Shrink by 30 percent the average time a student spends in English-language-learner status.
Ha. I know that policy solutions are forbidden here, or I would say, “Don’t incentivize schools to label and keep kids in English language learner (ELL) status.”
And I know that political solutions are also forbidden here, but when we created a new school for ELLs in Boston, we found this weird dynamic: Many of the best veteran ELL teachers told us that many (not all!) of the same strategies that work for struggling “native born” kids were the right ones for ELLs. But there was a political context which made this hard to say at times.
If the true quest here is at least partially helping new immigrants speak English, then one underleveraged strategy is helping them make friends whose native language is English. Otherwise, the new kid naturally seeks out others like himself, and it slows down progress in conversational English. Eharmony-for-friends-type website at the school level?
Ensure that every student receives high-quality college and career advising by ninth grade.
“Every student” implies to me “one product.” Here, however, we need to break the challenge into component parts.
One, a small number of academically strong kids “under-match” and could go to a more competitive college (thereby displacing other kids, though).
Two, the return-on-investment question of college for mediocre high school students seems unresolved to me. I have a number of ed reform friends sort of yelling, “If you want college for your own kid, how dare you suggest anything but that for other kids.” I’m guilty of saying such things years ago. Yet evidence on precisely which students benefit from going to noncompetitive colleges is murky.
And three, finally, career guidance for non-college-goers seems utterly broken. It’s not ready for a tech replacement because the human version is so messed up. Before this one can be digitized, it needs a reboot in terms of “What are the humans telling the kids if kids are lucky enough to have a one-on-one conversation with any sort of counselor?”
Double the number of students from low-income families and students of color who graduate from high school with remediation-free scores on the SAT, ACT, or similar exams.
That is tougher than most people think. Randomized controlled trials have shown that even well-regarded in-person tutoring has not actually bolstered SAT or ACT scores.

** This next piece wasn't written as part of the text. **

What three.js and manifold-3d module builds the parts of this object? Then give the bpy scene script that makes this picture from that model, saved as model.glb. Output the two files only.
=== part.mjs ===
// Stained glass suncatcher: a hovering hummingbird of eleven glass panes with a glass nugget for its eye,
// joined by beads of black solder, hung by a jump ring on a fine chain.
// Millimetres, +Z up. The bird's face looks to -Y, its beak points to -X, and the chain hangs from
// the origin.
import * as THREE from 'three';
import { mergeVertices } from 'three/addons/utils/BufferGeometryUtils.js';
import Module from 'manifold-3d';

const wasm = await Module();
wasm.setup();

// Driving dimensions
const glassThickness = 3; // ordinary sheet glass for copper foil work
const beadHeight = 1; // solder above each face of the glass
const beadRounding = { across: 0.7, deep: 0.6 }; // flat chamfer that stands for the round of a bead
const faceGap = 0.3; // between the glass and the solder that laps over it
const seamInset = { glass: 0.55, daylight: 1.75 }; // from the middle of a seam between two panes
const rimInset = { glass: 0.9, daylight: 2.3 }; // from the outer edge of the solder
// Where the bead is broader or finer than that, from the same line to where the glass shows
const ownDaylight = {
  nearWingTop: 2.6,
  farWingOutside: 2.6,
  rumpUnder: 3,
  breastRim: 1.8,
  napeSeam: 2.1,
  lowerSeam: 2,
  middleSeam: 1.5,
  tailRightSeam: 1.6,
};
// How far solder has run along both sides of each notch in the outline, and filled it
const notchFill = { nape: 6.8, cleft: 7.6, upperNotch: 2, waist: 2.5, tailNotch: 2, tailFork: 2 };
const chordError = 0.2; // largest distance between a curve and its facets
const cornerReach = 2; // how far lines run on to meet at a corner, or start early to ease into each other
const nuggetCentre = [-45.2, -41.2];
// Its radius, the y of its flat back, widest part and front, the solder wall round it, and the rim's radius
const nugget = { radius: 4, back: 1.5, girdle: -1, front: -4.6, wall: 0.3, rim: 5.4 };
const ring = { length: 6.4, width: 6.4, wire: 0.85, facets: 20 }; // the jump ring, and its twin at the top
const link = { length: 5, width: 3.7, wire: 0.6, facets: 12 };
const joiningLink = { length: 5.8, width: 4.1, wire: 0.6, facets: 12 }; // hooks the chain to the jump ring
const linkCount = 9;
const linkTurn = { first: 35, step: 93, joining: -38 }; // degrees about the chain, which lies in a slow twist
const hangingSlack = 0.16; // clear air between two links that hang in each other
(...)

My priors here lean me toward human tutoring with unusually strong management teams, combined with virtual delivery. A nice experiment is happening soon with Saga Tutoring and virtual SAT help. Alan Safran and Antonio Gutierrez, you should go pitch for this moonshot.
Two final thoughts.
First, I’d love to see more about what “developmental” moonshots could look like. I interpret that to mean non-technology “processes for humans”—combinations of “moves” for individual teachers in particular.

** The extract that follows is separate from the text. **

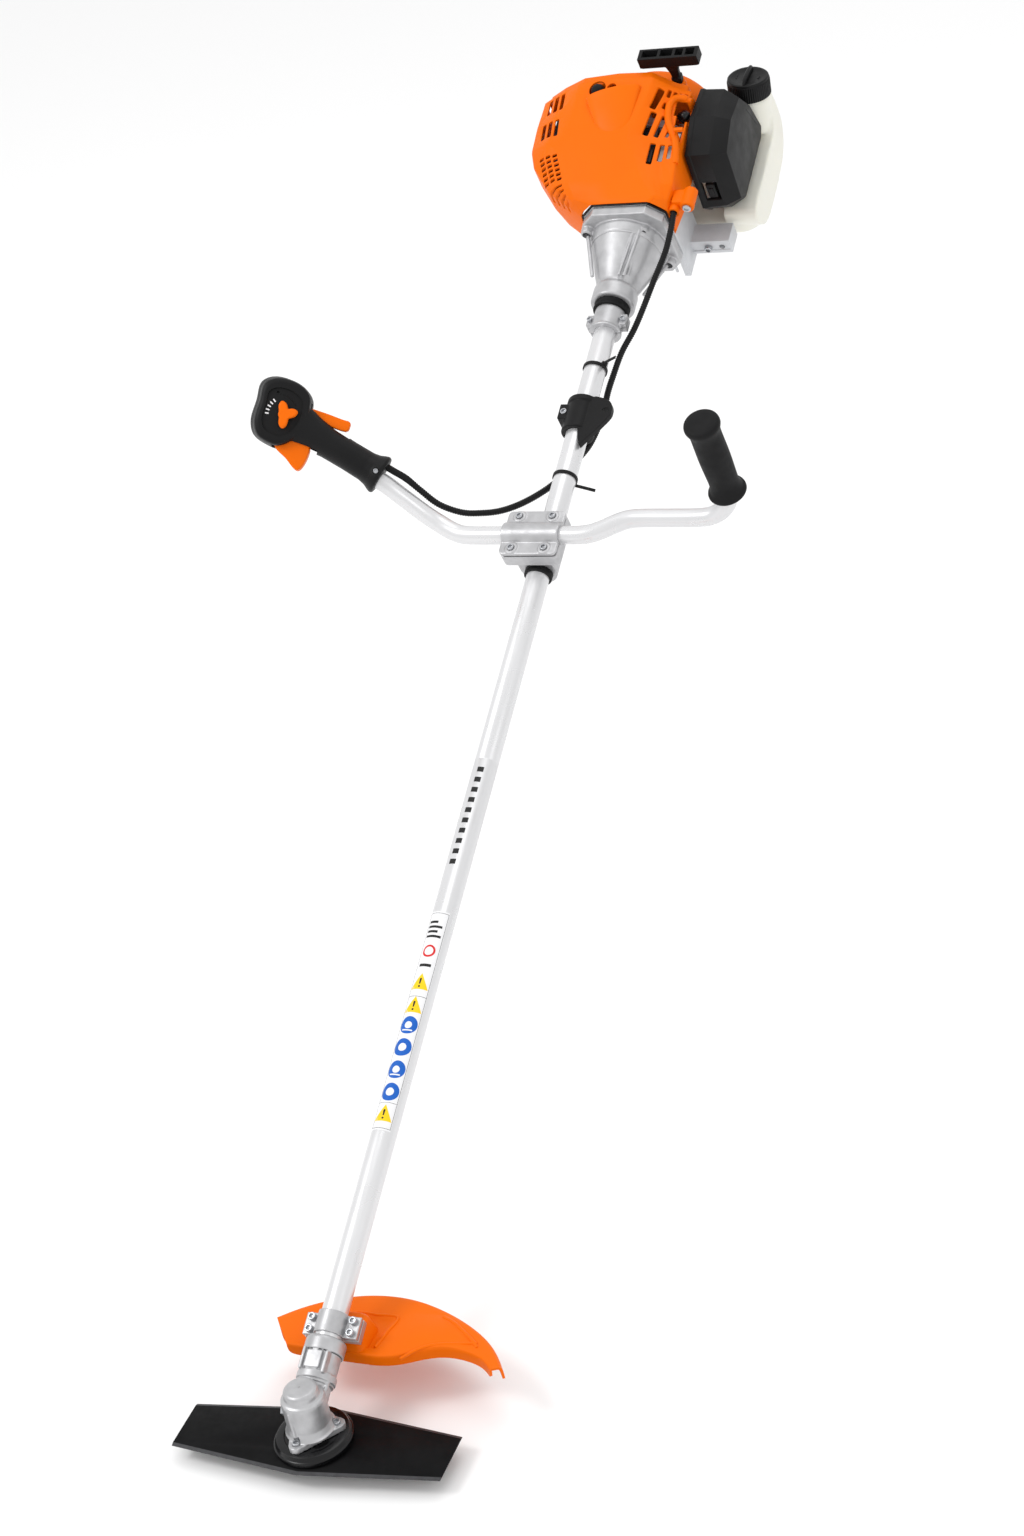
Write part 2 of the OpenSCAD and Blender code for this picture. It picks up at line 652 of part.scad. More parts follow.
shroud_outline = [[-112, -6], [-134, 24], [-134, 74], [-108, 92], [-80, 104], [-25, 112], [26, 107],
    [43, 82], [66, 76], [66, 6], [56, -2]];
shroud_inside = [[-108, 0], [-131, 27], [-131, 72], [-107, 89], [-79, 101], [-25, 109], [24, 104],
    [41, 79], [63, 73], [63, 8], [56, -100], [-100, -100]];
shroud_plan = [[-52, 1572], [-96, 1596], [-120, 1622], [-134, 1656], [-134, 1750], [66, 1750], [66, 1590],
    [58, 1572]];
shroud_plan_inside = [[-51, 1575], [-94, 1599], [-117, 1624], [-131, 1657], [-131, 1751], [63, 1751],
    [63, 1592], [56, 1575]];
module plan(outline) { translate([0, 0, -100]) linear_extrude(300) polygon(outline); }
// Everything under the hood's sloping top, whose front edge is at (y, z).
module under_slope(y, z) {
    translate([0, y, z]) rotate([15.5, 0, 0]) translate([-200, -50, -300]) cube([400, 400, 300]);
}
socket_at = [67, 1574, 38];
module engine_shroud() {
    color(ORANGE) place() {
        difference() {
            intersection() {
                slab_y(1572, shroud_rear_y) polygon(shroud_outline);
                plan(shroud_plan);
                under_slope(1570, 63);
            }
            intersection() {
                slab_y(1575, shroud_rear_y + 1) polygon(shroud_inside);
                plan(shroud_plan_inside);
                under_slope(1573, 60);
            }
            slab_y(1560, 1580) polygon(flange_corner);
            for (k = [0 : 2], y = [1664, 1690])
                block([-140, y, 30 + 14 * k], [-120, y + 20, 38 + 14 * k]);
            for (k = [0 : 3]) block([47, 1640 + 24 * k, 60], [61, 1656 + 24 * k, 90]);
            translate([-50, 1731, 90]) cylinder(r = 14, h = 40);
            translate([58, 1712, 60]) rotate([0, 45, 0]) cylinder(r = 11, h = 40);
            block([56, 1664, 60], [80, 1704, 90]);
            translate([60, 1700, 36]) rotate([0, 90, 0]) cylinder(r = 9, h = 10);
            translate(socket_at - [0, 1, 0]) rotate([-90, 0, 0]) cylinder(r = 5, h = 26);
        }
        translate(socket_at) rotate([-90, 0, 0]) difference() {
            cylinder(r = 7.5, h = 26);
            translate([0, 0, -1]) cylinder(r = 5, h = 14);
        }
    }
}
module carburettor() {
    color(GREY) place() difference() {
        block([38, 1640, 38], [60, 1686, 62]);
        translate([30, cyl_y, 53]) rotate([0, 90, 0]) cylinder(r = 6, h = 40);
    }
}
bulb_at = [57, 1712, 62];
module primer_bulb() {
    color(BLACK) place() translate(bulb_at) rotate([0, 45, 0]) {
        cylinder(r = 8, h = 4);
        translate([0, 0, 4]) intersection() { sphere(r = 8); translate([-9, -9, -0.1]) cube([18, 18, 9]); }
    }
}
module choke_lever() {
    color(ORANGE) place() {
        translate([60.4, 1671, 47]) rotate([0, 90, 0]) cylinder(r = 4, h = 2);
        block([60.4, 1668.5, 46], [62.4, 1673.5, 86]);
        block([60.4, 1668.5, 82], [72, 1673.5, 86]);
    }
}
cover_outline = [[1648, -30], [1660, -43], [1772, -43], [1784, -30], [1774, 18], [1753, 52], [1700, 58],
    [1656, 44]];
cover_in = [[1652, -28], [1662, -39], [1770, -39], [1780, -29], [1770, 17], [1751, 48], [1701, 54],
    [1660, 41]];
module outline_x(x0, x1) { translate([x0, 0, 0]) rotate([90, 0, 90]) linear_extrude(x1 - x0) children(); }
module air_filter() {
    color([0.8, 0.78, 0.7]) place() outline_x(74, 104) polygon([[1684, -28], [1764, -28], [1764, 20],
        [1748, 42], [1700, 44], [1684, 26]]);
}
module filter_cover() {
    color(BLACK) place() difference() {
        union() {
            outline_x(68, 108) polygon(cover_outline);
            outline_x(107.9, 118) polygon([[1662, -27], [1672, -37], [1768, -37], [1778, -27], [1768, 16],
                [1747, 45], [1704, 50], [1668, 38]]);
        }
        outline_x(60, 106) polygon(cover_in);
        block([76, 1640, -20], [100, 1655, 8]);
    }
}
tank_low = [-60, 1664, -110];
tank_high = [132, 1830, -32];
module fuel_tank() {
    color(MILK) place() difference() {
        union() {
            block(tank_low, [122, 1830, -80]);
            block([84, 1664, -90], [tank_high[0], 1830, -46]);
            block([84, 1794, -48], tank_high);
            translate(cap_at) rotate(cap_turn) translate([0, 0, -54]) cylinder(r = 17, h = 56);
        }
        block(tank_low + [3, 3, 3], [119, 1827, -83]);
        block([87, 1667, -88], [129, 1827, -49]);
        block([87, 1797, -60], [129, 1827, -35]);
        translate(cap_at) rotate(cap_turn) translate([0, 0, -51]) cylinder(r = 14.5, h = 60);
    }
}
module fuel_cap() {
    color(BLACK) place() translate(cap_at) rotate(cap_turn) {
        difference() {
            translate([0, 0, -10]) cylinder(d = cap_d, h = 22);
            translate([0, 0, -11]) cylinder(r = 17.4, h = 15.5);
        }
        translate([0, 0, -6]) cylinder(r = 14, h = 12);
        translate([-3, -cap_d / 2 + 2, 11.9]) cube([6, cap_d - 4, 7]);
    }
}
starter_r = 66;
module starter_housing() {
    color(ORANGE) place() difference() {
        union() {
            rod(1750.5, 1800, starter_r);
            slab_y(1750.5, 1758) polygon(shroud_outline);
            translate([rope_x, rope_y, 38]) cylinder(r = 9, h = 30);
        }
        difference() {
            rod(1750, 1797, starter_r - 3);
            rod(1762, 1798, 7 - run_gap);
        }
        for (k = [0 : 11]) along(1790) rotate(30 * k) translate([30, -3, 0]) cube([30, 6, 20]);
        translate([rope_x, rope_y, 40]) cylinder(r = 3, h = 40);
    }
}
pulley_r = 34;
module starter_pulley() {
    color(BLACK) place() difference() {
        union() {
            rod(1764, 1780, pulley_r - 4);
            rod(1764, 1767, pulley_r);
            rod(1777, 1780, pulley_r);
        }
        rod(1763, 1781, 7);
    }
}
module starter_grip() {
    color(BLACK) place() translate([rope_x, rope_y, 68.4]) difference() {
        union() {
            cylinder(r1 = 6.5, r2 = 8, h = 34);
            block([-40, -9, 33.5], [40, 9, 50]);
        }
        translate([0, 0, -1]) cylinder(r = 2.2, h = 30);
        for (x = [-34, 10]) block([x, -5.5, 40], [x + 24, 5.5, 52]);
    }
}
module starter_rope() {
    color(MILK) place() translate([rope_x, rope_y, 30]) cylinder(r = 1.8, h = 66);
}

gearbox_housing();
gearbox_plug();
pinion_shaft();
gearbox_bearings();
bevel_gear();
spindle();
winding_guard();
thrust_plate();
blade();
rider_plate();
blade_nut();
guard();
guard_bracket();
guard_screws();
drive_tube();
drive_shaft();
shaft_bushes();
safety_label();
handlebar_clamp_base();
handlebar_clamp_cap();
clamp_screws();
clamp_rubber_ring();
handlebar();
control_handle_rear();
control_handle_front();
throttle_trigger();
throttle_lockout();
stop_switch();
rubber_grip();
throttle_conduit();
cable_ties();
harness_clamp();
engine_clamp_collar();
vibration_ring();
clutch_housing();
housing_screws();
clutch_drum();
clutch_shoes();
crankshaft();
crank_bearings();
flywheel();
crankcase();
cylinder_block();
piston();
muffler();
spark_plug();
plug_boot();
engine_shroud();
carburettor();
primer_bulb();
choke_lever();
air_filter();
filter_cover();
fuel_tank();
fuel_cap();
starter_housing();
starter_pulley();
starter_grip();
starter_rope();
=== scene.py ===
"""Brush cutter on a plain pale floor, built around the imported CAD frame.

Pieces are drawn in millimetres in one of three frames and carried into the row frame in metres:
MACHINE has the drive tube along +Y from the blade to the engine, HEAD has the blade spindle on +Z,
and HANDLE has the control handle's grip on +Z.
"""

import math

import bmesh
import bpy
from mathutils import Euler, Matrix, Vector


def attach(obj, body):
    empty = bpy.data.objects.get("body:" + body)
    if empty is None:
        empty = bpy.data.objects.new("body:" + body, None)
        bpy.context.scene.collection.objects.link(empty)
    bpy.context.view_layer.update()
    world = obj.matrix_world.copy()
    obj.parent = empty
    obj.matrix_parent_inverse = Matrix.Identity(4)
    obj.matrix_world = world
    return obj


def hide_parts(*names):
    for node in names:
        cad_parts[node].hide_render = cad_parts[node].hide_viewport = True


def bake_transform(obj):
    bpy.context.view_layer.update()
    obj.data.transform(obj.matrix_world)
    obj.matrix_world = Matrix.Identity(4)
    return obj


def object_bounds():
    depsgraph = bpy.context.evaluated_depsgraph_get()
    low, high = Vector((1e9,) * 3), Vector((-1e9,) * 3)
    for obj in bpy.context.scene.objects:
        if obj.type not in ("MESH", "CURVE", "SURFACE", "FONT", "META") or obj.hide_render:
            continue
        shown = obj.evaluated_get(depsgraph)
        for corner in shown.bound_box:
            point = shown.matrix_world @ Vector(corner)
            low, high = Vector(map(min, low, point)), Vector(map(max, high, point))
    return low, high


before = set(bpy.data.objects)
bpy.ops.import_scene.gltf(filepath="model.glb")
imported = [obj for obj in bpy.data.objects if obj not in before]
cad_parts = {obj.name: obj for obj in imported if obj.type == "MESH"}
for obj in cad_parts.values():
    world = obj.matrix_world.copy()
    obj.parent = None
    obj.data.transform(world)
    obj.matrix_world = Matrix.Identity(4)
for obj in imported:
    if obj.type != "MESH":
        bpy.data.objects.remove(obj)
cad_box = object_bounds()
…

- If the baseline “Joy Factor” score of a typical class is a three out of ten, how can a teacher double that to six out of ten without harming achievement?

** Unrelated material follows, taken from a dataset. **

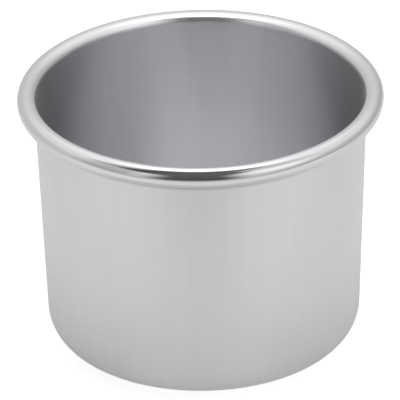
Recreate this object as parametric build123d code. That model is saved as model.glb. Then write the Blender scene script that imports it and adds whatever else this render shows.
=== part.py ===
from build123d import *
from math import acos, cos, degrees, radians, tan
import os

# A round cake tin: one drawn aluminium shell, its rim rolled outward around a ring of steel wire.
# The frame's origin is the centre of the underside of the base, with +Z up the tin's axis
# and the joint of the wire at the back, +Y. Sizes are in millimetres, angles in degrees.

# Sizes of the tin body
mouth_diameter = 100.0    # inside, where the wall runs into the rolled rim
height = 83.2             # from the underside of the base to the top of the rim
sheet = 1.0               # thickness of the drawn sheet
corner_radius = 10.2      # outside, where the wall turns into the base
wall_taper = 2.2          # angle by which the wall leans outward from upright

# Sizes of the rim wire and of the roll that is closed around it
wire_diameter = 4.0
wire_clearance = 0.05     # between the wire and the sheet around it
tuck_gap = 0.15           # between the cut edge of the roll and the wall
wire_end_gap = 1.0        # between the two butted ends of the wire

# The roll in section: two circles about the centre of the wire
roll_inner_radius = wire_diameter / 2 + wire_clearance
roll_outer_radius = roll_inner_radius + sheet
roll_centre_r = mouth_diameter / 2 + roll_outer_radius * cos(radians(wall_taper))
roll_centre_z = height - roll_outer_radius

# The roll leaves the wall at a tangent, goes over the wire, and comes back under it
# until the corner of its cut edge lies the tuck gap away from the wall.
roll_start_angle = 180 - wall_taper
cut_edge_angle = degrees(acos((roll_outer_radius - sheet - tuck_gap) / roll_outer_radius))
roll_sweep = roll_start_angle + 180 - cut_edge_angle

# The bottom corner in section: two circles about the point that lies
# the corner radius inside the wall and the corner radius above the underside.
corner_centre_z = corner_radius
corner_centre_r = (
    roll_centre_r
    - (roll_inner_radius + corner_radius) / cos(radians(wall_taper))
    - (roll_centre_z - corner_centre_z) * tan(radians(wall_taper))
)
corner_sweep = 90 - wall_taper


def tin_body():
    """Base, wall and rolled rim, as one sheet turned about the tin's axis."""
    corner_centre = (corner_centre_r, corner_centre_z)
    roll_centre = (roll_centre_r, roll_centre_z)
    with BuildPart() as body:
        with BuildSketch(Plane.XZ):
            with BuildLine():
                outer_corner = CenterArc(corner_centre, corner_radius, -90, corner_sweep)
                inner_corner = CenterArc(corner_centre, corner_radius - sheet, -90, corner_sweep)
                roll_inside = CenterArc(roll_centre, roll_inner_radius, roll_start_angle, -roll_sweep)
                roll_outside = CenterArc(roll_centre, roll_outer_radius, roll_start_angle, -roll_sweep)
                # Outer face of the wall, cut edge of the roll, inner face of the wall
                Line(outer_corner @ 1, roll_inside @ 0)
                Line(roll_inside @ 1, roll_outside @ 1)
                Line(roll_outside @ 0, inner_corner @ 1)
                # Floor, axis and underside of the base
                Polyline(inner_corner @ 0, (0, sheet), (0, 0), outer_corner @ 0)
            make_face()
        revolve(axis=Axis.Z)
    return body.part


def rim_wire():
    """The wire inside the rolled rim: a ring with its two ends butted at the back."""
    end_gap_angle = degrees(wire_end_gap / roll_centre_r)
    with BuildPart() as wire:
        with BuildSketch(Plane.XZ):
            with Locations((roll_centre_r, roll_centre_z)):
                Circle(wire_diameter / 2)
        revolve(axis=Axis.Z, revolution_arc=360 - end_gap_angle)
    return wire.part.rotate(Axis.Z, 90 + end_gap_angle / 2)


os.makedirs("parts", exist_ok=True)
for node, make in {"tin_body": tin_body, "rim_wire": rim_wire}.items():
    export_step(make(), f"parts/{node}.step")
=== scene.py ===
from math import acos, cos, degrees, hypot, pi, radians, sin, tan

import bpy
from mathutils import Matrix, Vector


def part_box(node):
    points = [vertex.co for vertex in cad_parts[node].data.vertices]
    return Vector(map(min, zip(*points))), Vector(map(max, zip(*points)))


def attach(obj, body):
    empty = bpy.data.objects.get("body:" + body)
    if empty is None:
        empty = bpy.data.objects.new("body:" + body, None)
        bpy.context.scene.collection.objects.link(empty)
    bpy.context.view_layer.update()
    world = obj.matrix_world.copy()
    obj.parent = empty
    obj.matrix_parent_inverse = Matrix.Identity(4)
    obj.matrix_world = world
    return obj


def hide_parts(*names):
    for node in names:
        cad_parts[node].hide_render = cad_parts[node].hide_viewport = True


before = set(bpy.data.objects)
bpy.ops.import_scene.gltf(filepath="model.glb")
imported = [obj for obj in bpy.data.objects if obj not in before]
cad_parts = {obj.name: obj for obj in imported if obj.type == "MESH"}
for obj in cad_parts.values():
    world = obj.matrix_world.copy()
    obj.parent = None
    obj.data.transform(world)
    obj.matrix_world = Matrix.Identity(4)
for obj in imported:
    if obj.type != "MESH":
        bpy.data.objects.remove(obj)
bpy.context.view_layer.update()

MM = 0.001

# Sizes of the tin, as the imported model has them. The rest is read off the frame's boxes.
SHEET = 1.0 * MM
CORNER_RADIUS = 10.2 * MM
WALL_TAPER = radians(2.2)
TUCK_GAP = 0.15 * MM

body_low, body_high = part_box("tin_body")
wire_low, wire_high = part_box("rim_wire")
ROLL_CENTRE_Z = (wire_high.z + wire_low.z) / 2
ROLL_RADIUS = body_high.z - ROLL_CENTRE_Z
ROLL_CENTRE_R = (body_high.x - body_low.x) / 2 - ROLL_RADIUS
CORNER_CENTRE_R = (
    ROLL_CENTRE_R
    - (ROLL_RADIUS - SHEET + CORNER_RADIUS) / cos(WALL_TAPER)
    - (ROLL_CENTRE_Z - CORNER_RADIUS) * tan(WALL_TAPER)
)

# How finely the shell is modelled
SIDES_AROUND = 256
FLOOR_RINGS = 8
CORNER_RINGS = 16
WALL_RINGS = 18
ROLL_RINGS = 48
FLOOR_HUB_RADIUS = 3.0 * MM
MERGE_DISTANCE = 0.001 * MM
CUT_EDGE_ROUNDING = 0.2 * MM
CREASE_ANGLE = radians(35)


# The shell's shape

def arc(centre_r, centre_z, radius, start, end, steps):
    """Points (r, z) along an arc, without its first point. Angles are counted from outward."""
    turns = [start + (end - start) * step / steps for step in range(1, steps + 1)]
    return [(centre_r + radius * cos(turn), centre_z + radius * sin(turn)) for turn in turns]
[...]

- What would it take to reduce a sixty-hour-a-week teacher’s effort to fifty hours without harming achievement or student ratings? This could go a long way to increase teacher retention.
- What steps does it take to “flip” a disenchanted third grader into the single most helpful, thriving kid in the class?
- Is it possible to have a brutally honest conversation, like doctors do, with a parent about an academically weak student, such that, when combined with an action plan, it improves the kid’s short, medium, or long-term outcomes?
By better describing which “developmental processes” would be eligible for the moonshot, and towards which types of goals, you’d potentially gain non-ed tech entrants—particularly if those processes were meant for individual teachers. Many are hungry to add to their toolboxes.
Second, I’d cut the evidence-based requirement entirely. Just make it “a competition to unearth examples of bold, new ideas.”